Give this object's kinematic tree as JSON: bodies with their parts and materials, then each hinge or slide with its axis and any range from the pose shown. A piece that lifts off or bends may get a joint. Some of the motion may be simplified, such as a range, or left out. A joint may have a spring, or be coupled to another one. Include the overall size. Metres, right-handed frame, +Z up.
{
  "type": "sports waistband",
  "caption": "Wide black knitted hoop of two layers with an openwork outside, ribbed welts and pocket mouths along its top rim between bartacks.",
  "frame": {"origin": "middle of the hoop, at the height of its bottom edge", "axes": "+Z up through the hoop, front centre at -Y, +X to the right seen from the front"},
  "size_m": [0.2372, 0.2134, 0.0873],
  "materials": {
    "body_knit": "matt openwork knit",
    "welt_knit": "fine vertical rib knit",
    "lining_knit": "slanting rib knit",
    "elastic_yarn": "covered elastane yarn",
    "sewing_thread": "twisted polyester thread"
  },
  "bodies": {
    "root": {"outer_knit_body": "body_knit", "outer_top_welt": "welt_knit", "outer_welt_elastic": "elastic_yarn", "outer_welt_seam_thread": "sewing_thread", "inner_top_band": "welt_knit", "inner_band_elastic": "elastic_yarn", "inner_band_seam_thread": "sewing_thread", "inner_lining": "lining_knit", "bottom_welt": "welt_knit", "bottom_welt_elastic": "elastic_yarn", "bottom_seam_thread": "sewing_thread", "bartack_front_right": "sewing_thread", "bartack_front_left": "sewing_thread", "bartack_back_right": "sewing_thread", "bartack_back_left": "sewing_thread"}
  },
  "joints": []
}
* * *
Copy all the lines, exactly.

TASK OUTPUT:
Give this object's kinematic tree as JSON: bodies with their parts and materials, then each hinge or slide with its axis and any range from the pose shown. A piece that lifts off or bends may get a joint. Some of the motion may be simplified, such as a range, or left out. A joint may have a spring, or be coupled to another one. Include the overall size. Metres, right-handed frame, +Z up.
{
  "type": "sports waistband",
  "caption": "Wide black knitted hoop of two layers with an openwork outside, ribbed welts and pocket mouths along its top rim between bartacks.",
  "frame": {"origin": "middle of the hoop, at the height of its bottom edge", "axes": "+Z up through the hoop, front centre at -Y, +X to the right seen from the front"},
  "size_m": [0.2372, 0.2134, 0.0873],
  "materials": {
    "body_knit": "matt openwork knit",
    "welt_knit": "fine vertical rib knit",
    "lining_knit": "slanting rib knit",
    "elastic_yarn": "covered elastane yarn",
    "sewing_thread": "twisted polyester thread"
  },
  "bodies": {
    "root": {"outer_knit_body": "body_knit", "outer_top_welt": "welt_knit", "outer_welt_elastic": "elastic_yarn", "outer_welt_seam_thread": "sewing_thread", "inner_top_band": "welt_knit", "inner_band_elastic": "elastic_yarn", "inner_band_seam_thread": "sewing_thread", "inner_lining": "lining_knit", "bottom_welt": "welt_knit", "bottom_welt_elastic": "elastic_yarn", "bottom_seam_thread": "sewing_thread", "bartack_front_right": "sewing_thread", "bartack_front_left": "sewing_thread", "bartack_back_right": "sewing_thread", "bartack_back_left": "sewing_thread"}
  },
  "joints": []
}